With this revelation of the Ten Commandments ended the direct outward communication of Jehovah with His people (Deut. 5:22), for they were struck with such terror as to pray their leader that he would henceforth speak to them in the place of God, lest they should die, and Jehovah acceded to their request. Moses was accordingly invested with the office of mediator between God and His people, and during the forty days and forty nights he remained with Jehovah in the cloud he received from Him those various and detailed precepts the perfect fulfilment of which would make of Israel at once a holy and a happy nation.

In point of fact, the Israelites had solemnly pledged themselves to do all that Jehovah would require of them (cfr. Exod. 19:8; Deut. 5:27), but as Moses delayed long to come down from the mount, they thought him lost, and their idolatrous instincts revived. To please them, Aaron, who governed them in the absence of his brother, made them a molten calf, the symbol of the Egyptian Apis, or Mnevis, and proclaimed for the morrow a festival, which the people celebrated with sacrifices followed by those licentious orgies which were so common among heathen nations (Exod. 32:1–6; 1 Cor. 10:7, sq.).
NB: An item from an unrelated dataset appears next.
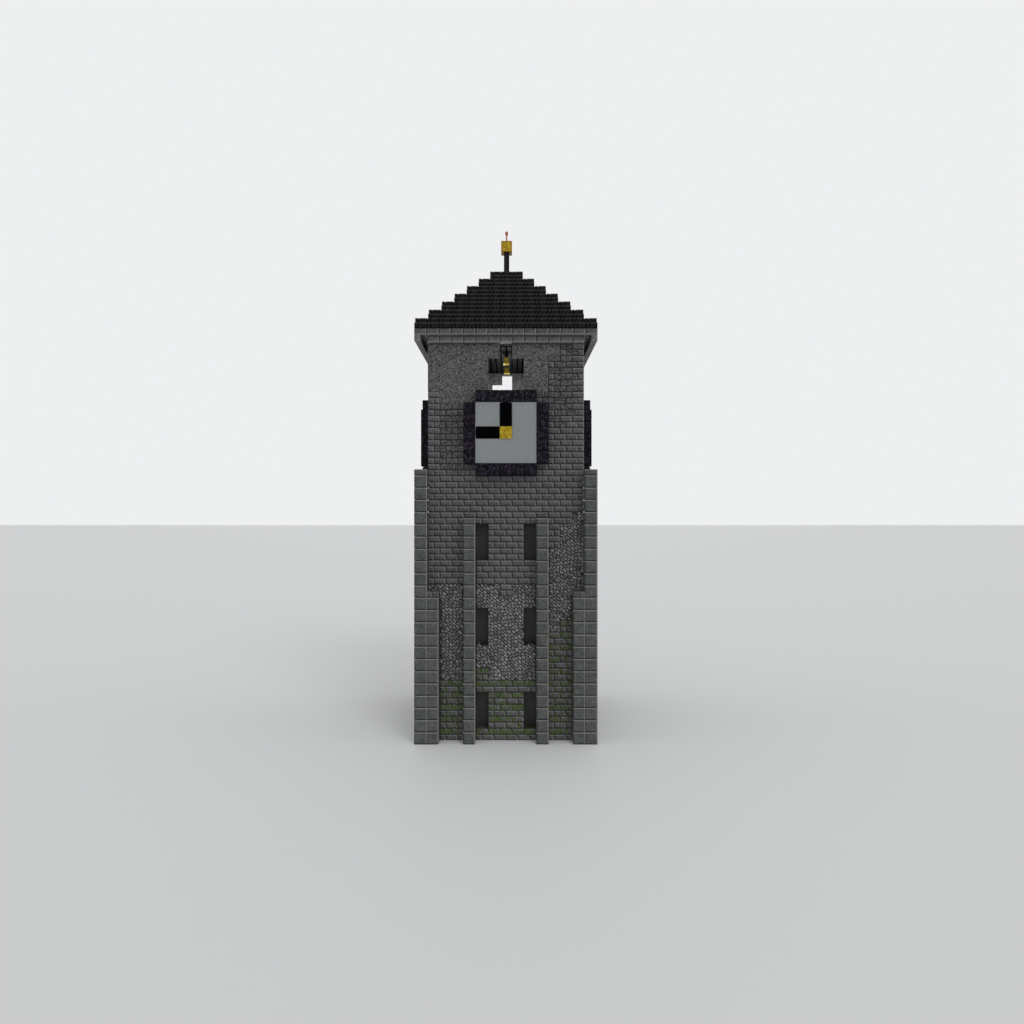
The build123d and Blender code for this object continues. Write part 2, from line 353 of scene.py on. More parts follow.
@dataclass(frozen=True)
class StoneFinish:
    """A stone surface: colours from hollows to crests, grain, joints' arrises, lit ones with a painted
    highlight and wear and the rest with painted shade and dirt, moss and gloss.
    """

    # Each noise's detail and roughness, and how much each counts in the surface's relief
    GRAIN = (6, 0.62)
    FINE = (3, 0.7)
    PATCH_DETAIL = 4
    DEPTHS = (1.5, 1.0, 0.25)
    GRAIN_SHARE = 0.7

    # The ends between which a noise shows, and how dark it makes the stone
    SPECKS = (0.56, 0.68)
    PITS = (0.32, 0.44)
    PIT_SHADE = 0.6
    # The arrises' painted highlight is broken up like wear, and their painted shade, partly dirt, darkens
    # them to a share
    WEAR = (0.3, 0.6, 0.4, 1.0)
    GRIME_SHADE = 0.55
    GLOSS = (0.3, 0.7)

    # Moss: its clumps' and tufts' scale, detail and roughness, where it grows, and its colours
    CLUMPS = (14.0, 5, 0.65)
    TUFTS = (95.0, 3, 0.7)
    MOSS_REACH = 0.26
    MOSS_EDGE = (0.68, 0.72)
    MOSS_FROM = (0.02, 0.1)
    MOSS_STOPS = ((0.35, (46, 58, 28)), (0.65, (84, 100, 58)))
    MOSS_DEPTH = 0.02

    name: str
    slot: str
    dark: Colour
    middle: Colour
    light: Colour
    # The arris colour is the painted highlight of the lit arrises, partly wear; the two numbers after it set
    # how much shows and how dark the other arrises are painted in shade, partly dirt
    arris: Colour = (120, 118, 114)
    arris_amount: float = 0.45
    grime: float = 0.7
    grain: float = 26.0
    patches: float = 3.0
    span: float = 0.16
    stretch: Corner = (1, 1, 1)
    tone_spread: float = 0.3
    speckle: float = 0.25
    specks: float = 150.0
    depth: float = 0.006
    bump: float = 0.5
    rough: tuple[float, float] = (0.75, 0.95)
    specular: float = 0.3
    moss: bool = False

    def material(self) -> bpy.types.Material:
        """Build the finish's material.

        Returns:
            The material.
        """
        paint = Paint(self.name)
        plain = paint.place()
        grain = paint.noise(paint.place(self.stretch), self.grain, *self.GRAIN)
        patches = paint.noise(plain, self.patches, self.PATCH_DETAIL)
        fine = paint.noise(plain, self.specks, *self.FINE)
        blend = paint.maths("ADD", paint.maths("MULTIPLY", grain, self.GRAIN_SHARE),
                            paint.maths("MULTIPLY", patches, 1 - self.GRAIN_SHARE))
        colour = paint.ramp(blend, (0.5 - self.span, self.dark), (0.5, self.middle),
                            (0.5 + self.span, self.light))
        colour = paint.mix(paint.spread(fine, *self.SPECKS, 0.0, self.speckle), colour, self.arris)
        pits = paint.spread(fine, *self.PITS, self.speckle, 0.0)
        colour = paint.mix(pits, colour, self.shaded(self.PIT_SHADE))
        tone = paint.spread(paint.mark("tone"), 0.0, 1.0, 1 - self.tone_spread, 1 + self.tone_spread)
        colour = paint.scaled(colour, tone)
        # Lit arrises get a painted highlight broken up like wear, and the others painted shade with some dirt
        arris = paint.mark("arris")
        wear_and_highlight = paint.maths("MULTIPLY", paint.spread(arris, 0.0, 1.0), paint.spread(grain, *self.WEAR))
        colour = paint.mix(paint.maths("MULTIPLY", wear_and_highlight, self.arris_amount), colour, self.arris)
        grime = paint.spread(arris, -1.0, 0.0, self.grime, 0.0)
        colour = paint.mix(grime, colour, self.shaded(self.GRIME_SHADE))
        heights = [(height, self.depth * share) for height, share in zip((patches, grain, fine), self.DEPTHS)]
        gloss = paint.spread(grain, *self.GLOSS, *self.rough)
        if self.moss:
            cover, tufts = self.cover(paint, plain)
            green = paint.ramp(tufts, *self.MOSS_STOPS)
            colour = paint.mix(cover, colour, green)
            gloss = paint.maths("MAXIMUM", gloss, cover)
            heights.append((paint.maths("MULTIPLY", cover, tufts), self.MOSS_DEPTH))
        paint.shade(Base_Color=colour, Roughness=gloss, Specular_IOR_Level=self.specular)
        paint.bump(heights, self.bump)
        return paint.material

    def shaded(self, share: float) -> Colour:
        """The dark colour at a share of its lightness."""
        return tuple(part * share for part in self.dark)

    def cover(self, paint: Paint, plain: Socket) -> tuple[Socket, Socket]:
        """Where the stone's own moss value and a noise let moss grow, and the moss's tufts.

        Args:
            paint: the material's nodes.
            plain: object coordinates.

        Returns:
            How much moss covers the stone, and the height of its tufts.
        """
        clumps = paint.noise(plain, *self.CLUMPS)
        moss = paint.mark("moss")
        wanted = paint.maths("ADD", clumps, paint.maths("MULTIPLY", moss, self.MOSS_REACH))
        edge = paint.spread(wanted, *self.MOSS_EDGE)
        cover = paint.maths("MULTIPLY", edge, paint.spread(moss, *self.MOSS_FROM))
        return cover, paint.noise(plain, *self.TUFTS)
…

This awful breach of the Divine Covenant drew forth vengeance from both Jehovah and Moses, in a manner too well known to need more than a passing mention here; suffice it to say that, after Moses had repeatedly and earnestly pleaded for Israel, God at length forgave entirely His people, renewed His covenant with them, and in a second period of forty days and forty nights of communion with the Jewish leader on the holy mount, He imparted to Moses fresh instructions respecting the various laws of the Theocracy (Exod. 32:7–34).